When Angelina, the Foundation Coordinator invited us to become members, I agreed. "Pastor Fue had me preach yesterday on 'Where your treasure is, there your heart will be also.' so I better practice what I preached," I joked.
But honestly, Sara, my wife, primed me. She visited the Same Counseling Foundation a few years ago and came home from Tanzania singing Pastor Mathias's praises. I was grateful Sara sent me with a special note and gift to give to help lift them up. And gladly, I filled out the membership form and paid my 50,000 shillings—roughly $20 to $25 US which I otherwise would've just spent on souvenirs.
In a country of 64 million people, there is only one other counseling center like this one. And in a country with almost 8 million Lutherans (2.5 times the number in the US!), there are also only five other female pastors, with 10 more soon to graduate and be ordained. Nahana Mathias Mjema is not afraid to blaze trails.

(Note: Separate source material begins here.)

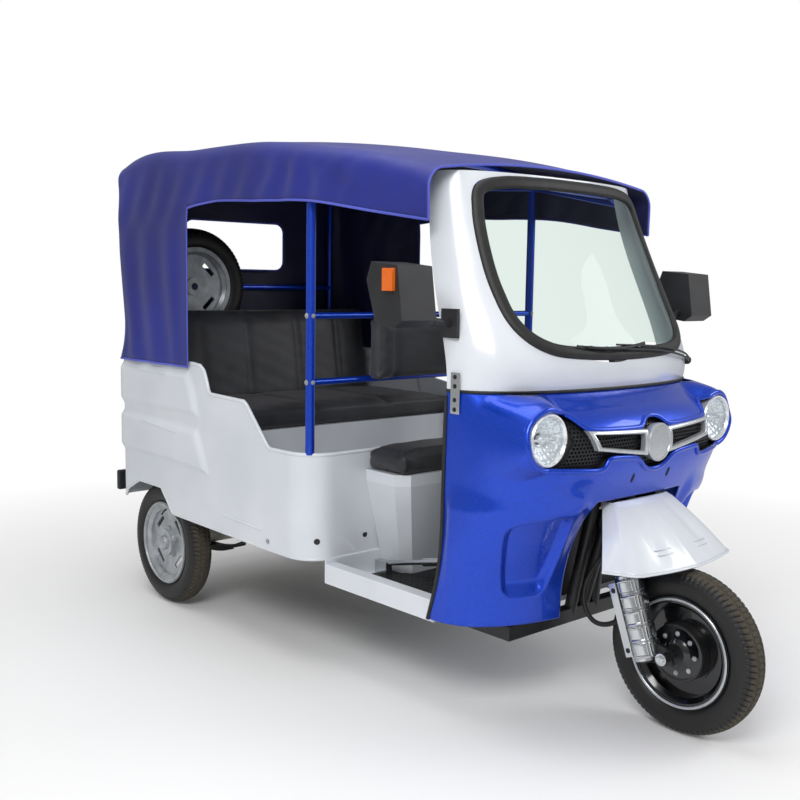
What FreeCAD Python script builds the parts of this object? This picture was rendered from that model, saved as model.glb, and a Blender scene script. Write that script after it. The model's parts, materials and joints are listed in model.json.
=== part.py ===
import FreeCAD, Part
import math
import os

Vec = FreeCAD.Vector
os.makedirs("parts", exist_ok=True)

# Passenger electric tricycle. Millimetres. It faces -Y, its left side is +X, +Z is up.
# The origin is on the ground, midway between the front tyre and the rear bumper.

# ---- driving dimensions ----
wheelbase = 2110.0
rear_overhang = 410.0        # rear axle to the bumper's rear face
body_half_width = 590.0      # outer face of the side panels
cab_half_width = 540.0       # outer face of the front cowl
roof_height = 1856.0         # crown of the canopy above the ground
wheel_radius = 250.0
tyre_width = 100.0
rim_radius = 165.0
rim_flange = 8.0
rear_track = 1050.0          # between the rear wheels' middles
wheel_gap = 6.0              # tyre to side panel
rake = 20.0                  # steering axis from the vertical, degrees
fork_setback = 70.0          # steering axis behind the front axle at axle height
fork_half_spread = 100.0     # leg centre from the middle plane
soft_gap = 0.3               # clearance of soft and curved faces
front_axle_y_drawn = -1135.0  # front axle of the hose's route as it is written
floor_height = 396.0         # underside of the passenger floor
tray_height = 300.0          # underside of the driver's floor tray
belt_height = 1010.0         # top of the rear quarter panels
low_wall_height = 745.0      # top of the low side wall
cowl_top = 1018.0            # seam between the cowl and the windscreen frame
cowl_bottom = 318.0
frame_top = 1670.0           # top of the windscreen frame
seat_height = 850.0          # top of the passenger cushion
cushion_thickness = 80.0
driver_seat_height = 760.0
skin = 6.0                   # moulded cowl and frame wall
cloth = 4.0                  # canopy wall

front_axle_y = -(wheelbase + rear_overhang + wheel_radius) / 2 + wheel_radius
rear_axle_y = front_axle_y + wheelbase
bumper_y = rear_axle_y + rear_overhang
body_rear_y = bumper_y - 80.0
partition_y = front_axle_y + 1097.0      # front face of the partition
cowl_rear_y = front_axle_y + 495.0       # rear edge of the cowl
axle_z = wheel_radius
wheel_x = rear_track / 2
panel_inner_x = wheel_x + tyre_width / 2 + wheel_gap
panel_wall = body_half_width - panel_inner_x
corner_radius = 110.0
rear_corner_radius = 60.0
post_radius = 19.0
post_x = body_half_width - 35.0
post_y = partition_y + 40.0
seat_front_y = rear_axle_y - 545.0
rake_rad = math.radians(rake)
rake_tan = math.tan(rake_rad)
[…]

Nahana means, "No debt" or "Someone paid for me." And she definitely lives freer than most people to love herself, her neighbors, and her enemies.
So some of my heart remains with Same Counseling Foundation, and the woman and girl, and Pastor Nahana Mathias and Angelina. Because that's how Jesus said it works—treasure first, then heart follows.
Thank God for their gentle, prophetic, trailblazing ministry.
And by the way, Bishop Mjema arrived just as we were leaving. He had hurried back from the funeral because he was eager to see us. He greeted us on behalf of the Pare Diocese. I greeted him on behalf of Bishop Amy Current and the Synod, and I gave him a Southeastern Iowa shirt. He showed us a picture from his and his wife, Nahana's visit to Iowa and our Synod Center for Ministry several years ago.
Bishop Mjema is eager to strengthen a relationship with Bishop Current and renew the Diocese Companionship Covenantwith our Synod.
We hope to see him again later today, while we're back in Mwanga with Pastor Fue and his family after our safari. I forgot to give him the picture of Zion!